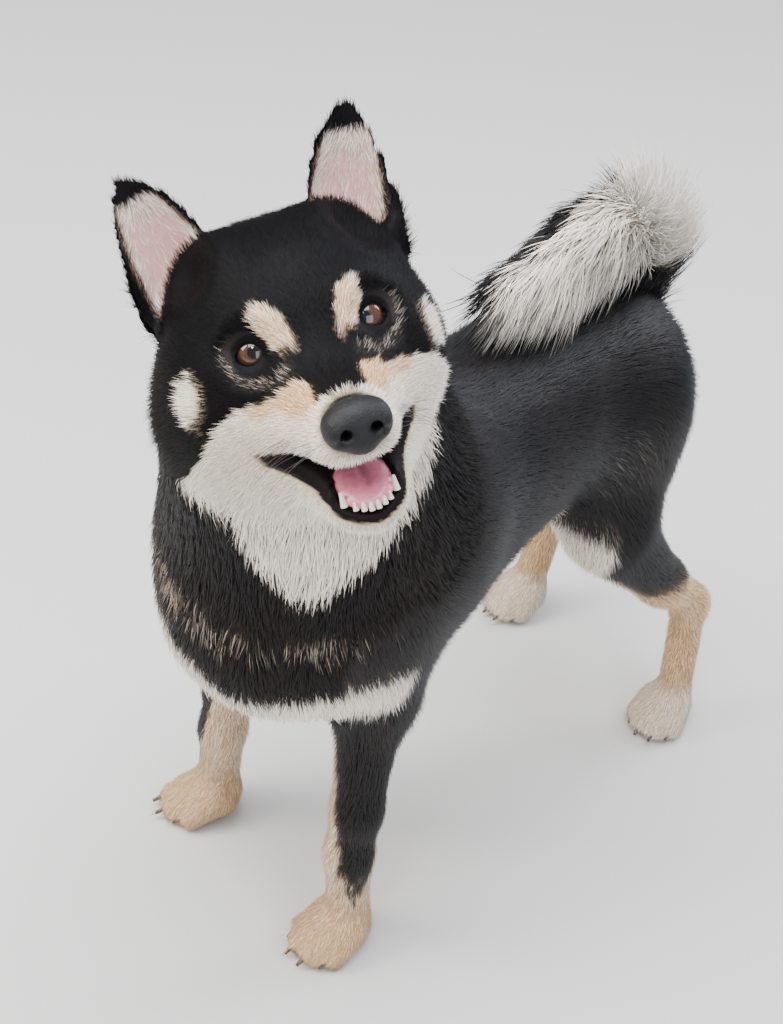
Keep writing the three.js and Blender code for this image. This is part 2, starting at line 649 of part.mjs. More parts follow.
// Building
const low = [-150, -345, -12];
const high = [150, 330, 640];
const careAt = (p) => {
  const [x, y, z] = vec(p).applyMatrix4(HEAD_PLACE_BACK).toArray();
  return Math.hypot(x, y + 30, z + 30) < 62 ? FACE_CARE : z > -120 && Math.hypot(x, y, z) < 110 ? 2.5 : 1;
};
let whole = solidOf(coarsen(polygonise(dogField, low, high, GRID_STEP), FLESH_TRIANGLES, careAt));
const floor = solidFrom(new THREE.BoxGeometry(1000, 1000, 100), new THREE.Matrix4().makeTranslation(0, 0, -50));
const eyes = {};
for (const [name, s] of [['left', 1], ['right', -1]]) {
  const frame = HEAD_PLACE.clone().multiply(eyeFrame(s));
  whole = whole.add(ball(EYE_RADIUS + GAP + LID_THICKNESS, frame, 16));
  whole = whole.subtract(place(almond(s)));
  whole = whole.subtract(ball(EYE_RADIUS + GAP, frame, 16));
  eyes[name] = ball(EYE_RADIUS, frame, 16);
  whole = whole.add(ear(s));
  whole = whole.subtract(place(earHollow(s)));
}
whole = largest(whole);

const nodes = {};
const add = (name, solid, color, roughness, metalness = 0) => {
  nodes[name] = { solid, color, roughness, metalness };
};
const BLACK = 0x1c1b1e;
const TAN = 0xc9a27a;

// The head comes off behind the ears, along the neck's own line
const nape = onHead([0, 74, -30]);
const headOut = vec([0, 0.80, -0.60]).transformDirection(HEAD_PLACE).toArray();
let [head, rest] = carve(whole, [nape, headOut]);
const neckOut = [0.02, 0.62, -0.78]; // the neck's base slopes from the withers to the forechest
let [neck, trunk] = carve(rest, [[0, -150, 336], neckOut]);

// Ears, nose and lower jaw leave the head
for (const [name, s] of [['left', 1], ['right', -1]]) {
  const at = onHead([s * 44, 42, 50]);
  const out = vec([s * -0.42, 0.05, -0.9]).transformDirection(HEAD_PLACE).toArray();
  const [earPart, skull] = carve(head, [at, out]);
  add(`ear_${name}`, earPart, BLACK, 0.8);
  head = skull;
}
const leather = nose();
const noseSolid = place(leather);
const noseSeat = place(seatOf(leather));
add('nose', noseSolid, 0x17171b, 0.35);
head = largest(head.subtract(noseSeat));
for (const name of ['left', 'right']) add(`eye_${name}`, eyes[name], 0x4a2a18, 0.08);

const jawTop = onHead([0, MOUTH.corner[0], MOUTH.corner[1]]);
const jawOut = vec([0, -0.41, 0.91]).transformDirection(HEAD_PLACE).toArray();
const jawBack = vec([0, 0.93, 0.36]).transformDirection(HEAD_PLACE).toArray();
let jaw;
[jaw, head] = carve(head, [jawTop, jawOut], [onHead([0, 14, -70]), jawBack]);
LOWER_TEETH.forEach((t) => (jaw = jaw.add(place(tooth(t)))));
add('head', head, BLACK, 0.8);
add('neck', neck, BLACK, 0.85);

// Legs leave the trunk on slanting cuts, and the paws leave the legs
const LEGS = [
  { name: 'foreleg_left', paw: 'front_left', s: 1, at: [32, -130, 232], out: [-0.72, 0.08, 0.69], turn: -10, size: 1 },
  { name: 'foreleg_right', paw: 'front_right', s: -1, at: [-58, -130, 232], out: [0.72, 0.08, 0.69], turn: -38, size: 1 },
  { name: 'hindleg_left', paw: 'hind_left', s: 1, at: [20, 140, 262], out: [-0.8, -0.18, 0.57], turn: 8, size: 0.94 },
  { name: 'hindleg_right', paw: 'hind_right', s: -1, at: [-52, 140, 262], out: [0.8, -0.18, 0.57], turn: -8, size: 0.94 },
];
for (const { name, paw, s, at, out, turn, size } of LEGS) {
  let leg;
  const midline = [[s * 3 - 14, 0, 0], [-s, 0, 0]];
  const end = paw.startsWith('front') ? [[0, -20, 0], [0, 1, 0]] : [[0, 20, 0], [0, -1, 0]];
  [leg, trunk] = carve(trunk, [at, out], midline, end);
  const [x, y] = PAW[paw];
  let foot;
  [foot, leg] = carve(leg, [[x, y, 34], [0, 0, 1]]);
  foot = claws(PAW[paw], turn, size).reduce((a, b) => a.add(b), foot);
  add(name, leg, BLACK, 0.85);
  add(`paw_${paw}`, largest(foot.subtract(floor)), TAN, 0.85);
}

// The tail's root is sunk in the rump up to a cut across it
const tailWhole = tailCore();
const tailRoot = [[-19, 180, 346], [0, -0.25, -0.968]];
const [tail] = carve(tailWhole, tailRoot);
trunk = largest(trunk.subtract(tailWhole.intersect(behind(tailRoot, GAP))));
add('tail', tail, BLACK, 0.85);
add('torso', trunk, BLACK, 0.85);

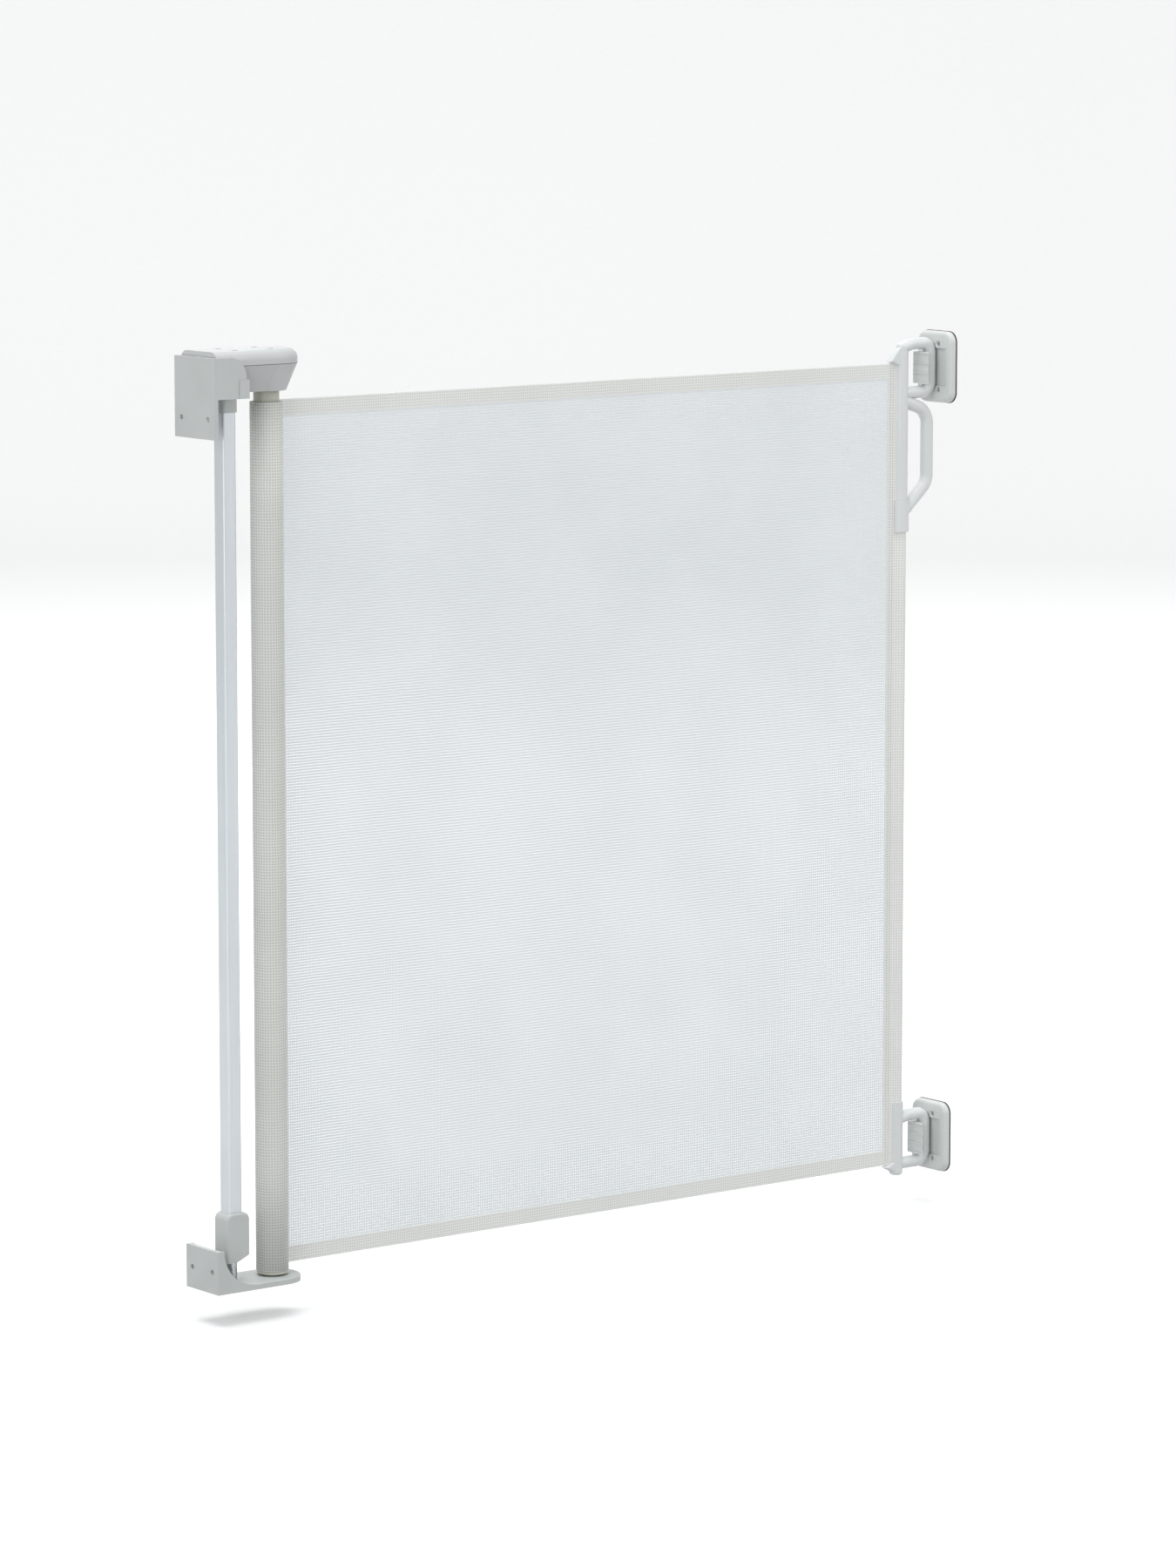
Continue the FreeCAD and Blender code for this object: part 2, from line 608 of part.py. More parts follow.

+===+

◆ TASK GOAL
Your answer consists solely of the lines from the top of the records above through the line that contains "const TAN = 0xc9a27a;", each echoed exactly.

◆ EXERCISE ANSWER
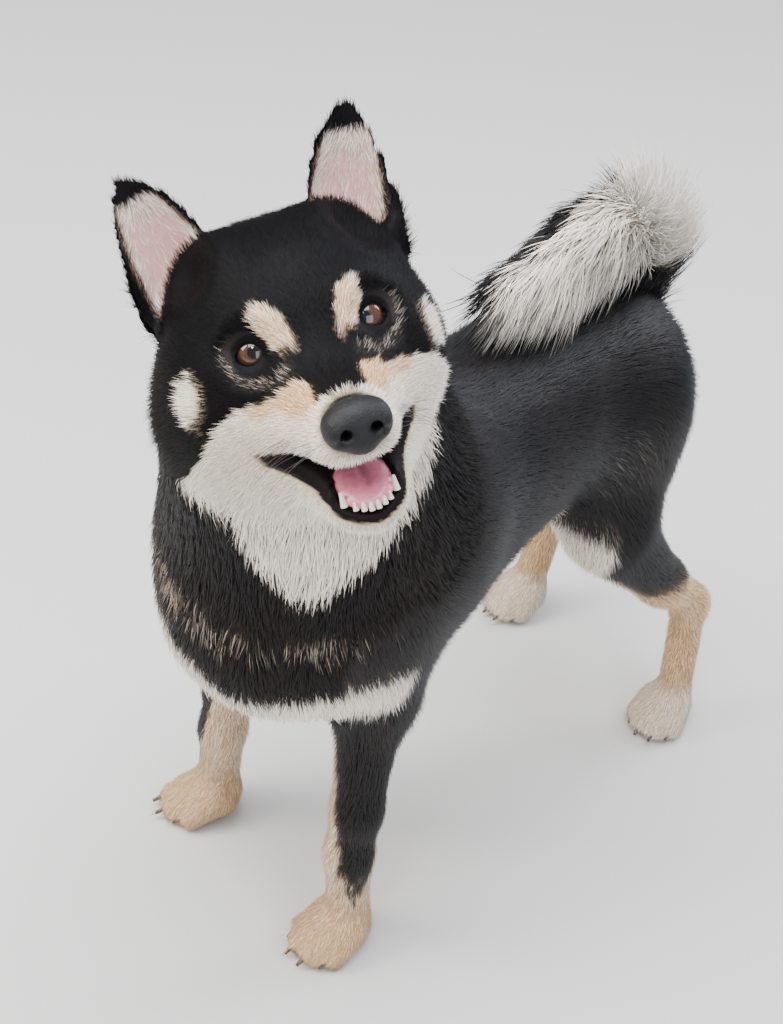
Keep writing the three.js and Blender code for this image. This is part 2, starting at line 649 of part.mjs. More parts follow.
// Building
const low = [-150, -345, -12];
const high = [150, 330, 640];
const careAt = (p) => {
  const [x, y, z] = vec(p).applyMatrix4(HEAD_PLACE_BACK).toArray();
  return Math.hypot(x, y + 30, z + 30) < 62 ? FACE_CARE : z > -120 && Math.hypot(x, y, z) < 110 ? 2.5 : 1;
};
let whole = solidOf(coarsen(polygonise(dogField, low, high, GRID_STEP), FLESH_TRIANGLES, careAt));
const floor = solidFrom(new THREE.BoxGeometry(1000, 1000, 100), new THREE.Matrix4().makeTranslation(0, 0, -50));
const eyes = {};
for (const [name, s] of [['left', 1], ['right', -1]]) {
  const frame = HEAD_PLACE.clone().multiply(eyeFrame(s));
  whole = whole.add(ball(EYE_RADIUS + GAP + LID_THICKNESS, frame, 16));
  whole = whole.subtract(place(almond(s)));
  whole = whole.subtract(ball(EYE_RADIUS + GAP, frame, 16));
  eyes[name] = ball(EYE_RADIUS, frame, 16);
  whole = whole.add(ear(s));
  whole = whole.subtract(place(earHollow(s)));
}
whole = largest(whole);

const nodes = {};
const add = (name, solid, color, roughness, metalness = 0) => {
  nodes[name] = { solid, color, roughness, metalness };
};
const BLACK = 0x1c1b1e;
const TAN = 0xc9a27a;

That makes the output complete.